Practical Examples of Tick Value in Action
Let's illustrate tick value with a couple of practical scenarios:
Scenario 1: High-Liquidity Asset (e.g., Ethereum)
Suppose Ethereum (ETH) is trading at approximately $2,000. On a major exchange, its tick value might be $0.01. This means you can place orders at $2,000.00, $2,000.01, $2,000.02, and so on. If you tried to place a limit buy order at $2,000.005, the exchange would likely reject it or automatically round it to $2,000.01.
Scenario 2: Lower-Priced Altcoin (e.g., a new DeFi token)
Consider a new DeFi token, "DeFiCoinX," trading at $0.0005. Due to its lower price and potentially lower liquidity, the exchange might set its tick value at $0.0001. In this case, available price points would be $0.0005, $0.0006, $0.0007, etc. If you wanted to buy at $0.00055, your order would be invalid and likely rounded to $0.0006, potentially costing you more than intended.
These examples highlight why checking the tick value is not just a formality but a critical step in effective trade execution.

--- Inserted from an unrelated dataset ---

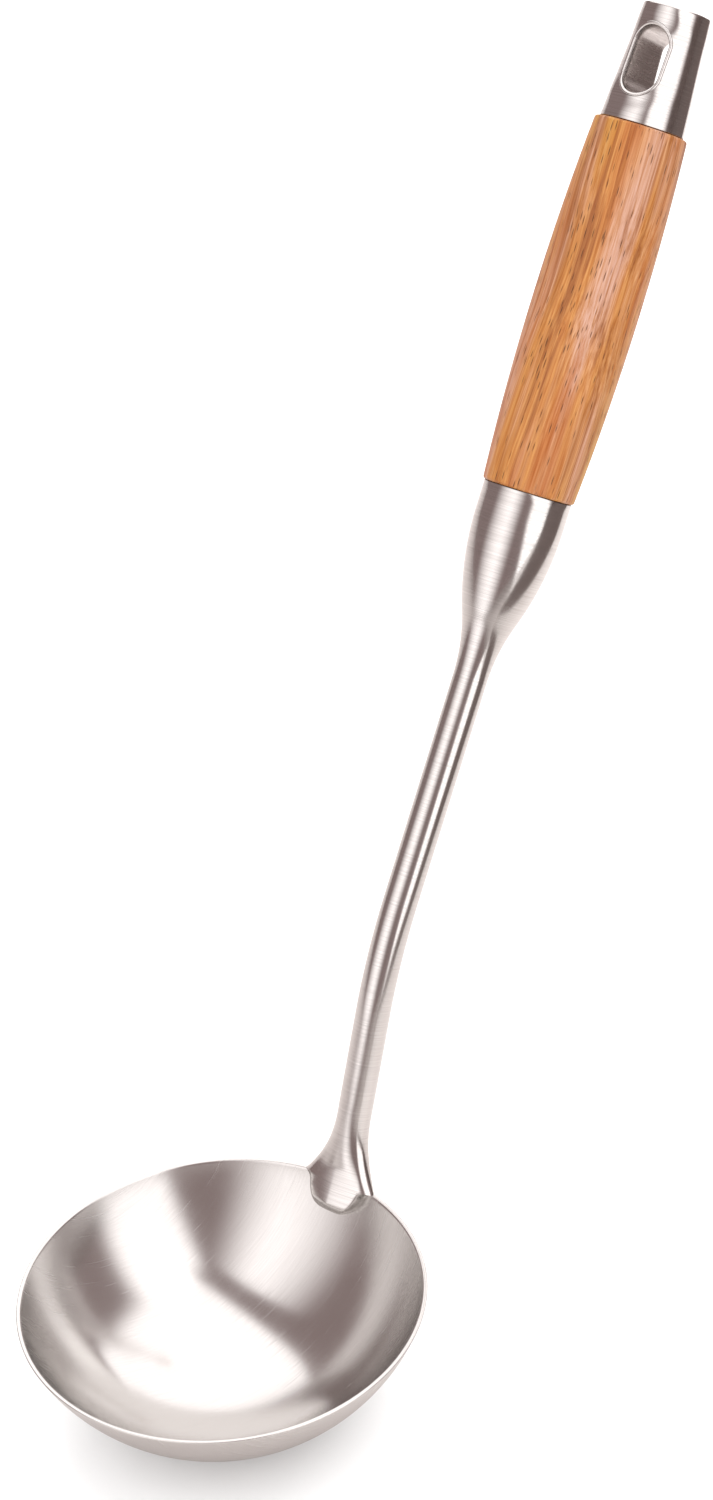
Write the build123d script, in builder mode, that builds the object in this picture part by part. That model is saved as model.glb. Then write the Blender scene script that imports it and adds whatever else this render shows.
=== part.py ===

Conclusion: Mastering the Smallest Increments
The tick value, though seemingly a minor detail, is a cornerstone of cryptocurrency market mechanics. It governs the precision of price movements, influences the structure of order books, and plays a vital role in effective trading strategies. For both manual and automated traders, a thorough understanding of tick value is essential for accurate order placement, managing slippage, and conducting granular market analysis. By acknowledging and adapting to the specific tick values of different assets and exchanges, traders can enhance their operational efficiency and make more informed decisions in the dynamic crypto landscape. It's a testament to how even the smallest increments can have a profound impact on trading outcomes.